Asked what specific thing would she do to ensure that development in Reston doesn't outpace roads, school and public safety, Dodd responded, "You have identified a problem that has arisen because of development decisions that have been made over many years.”

  • Candidate Shyamali Hauth is a Reston resident, U.S. Air Force veteran, advocate for the LGBTQ+ community, immigrant, grassroots community organizer and small business owner. Hauth holds a Masters of Science in Human Resource Management. She said, "The Hunter Mill district needs a leader who will guide us into 2020 with a vision that brings compassion, integrity, and innovation to our community... Any growth and development need to stay true to his (Robert Simon's) vision. As a supervisor, I want to retain the uniqueness of each community and make every decision through three essential lenses: equity, equality, and environmental sustainability." Hauth said that affordable housing, which takes up no more than 30 percent of one's income, is a crisis in this region. She wants the county to continue to have the best school systems in the nation and will accomplish it by "working collaboratively with the school board … and ensure that we bring equity across the school district, continue to recruit and retain the best educators, and provide avenues for innovation.”

To alleviate daily traffic congestion, reduce commute times and improve the air, Hauth wants to combine technological innovations with increased infrastructure completion and an expanded public transportation system.

Hauth said her work for The Green New Deal Virginia, job growth combined with the existing business community along with her strong support for small, locally owned businesses would help sustain regional economic growth.
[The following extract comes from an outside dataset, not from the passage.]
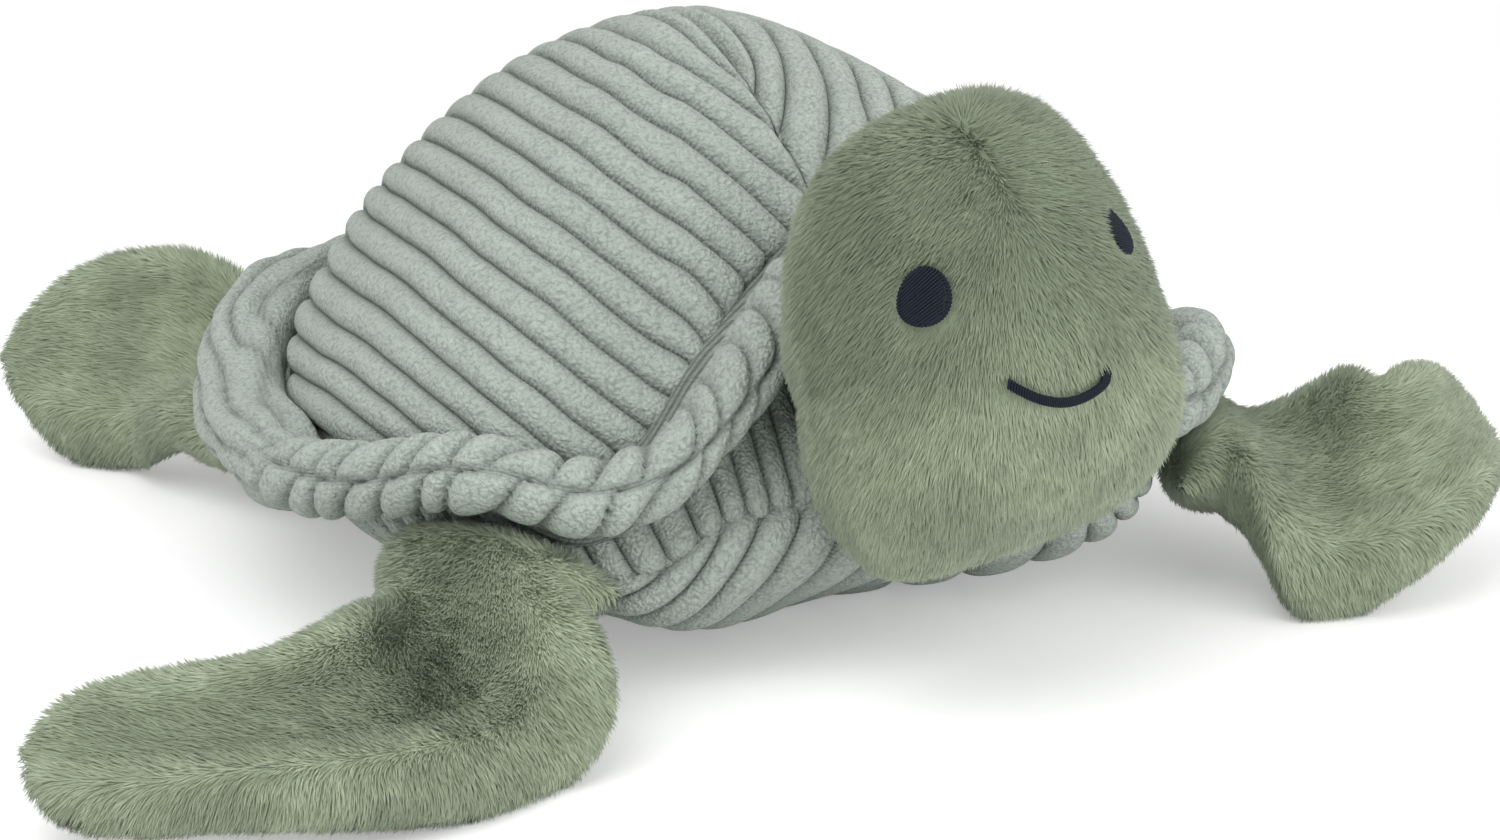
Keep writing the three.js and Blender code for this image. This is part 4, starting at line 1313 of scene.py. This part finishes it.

Asked how she would measure traffic, Hauth said: "In terms of transportation there are things we can measure... commute times along heavy traffic corridors and make sure we have that data, so at the start, we implement a change and then access whether it did what we wanted it to do."

The Democratic Primary is June 11 and the primary could decide who will be next Hunter Mill Supervisor. The General Election is Nov. 5, 2019.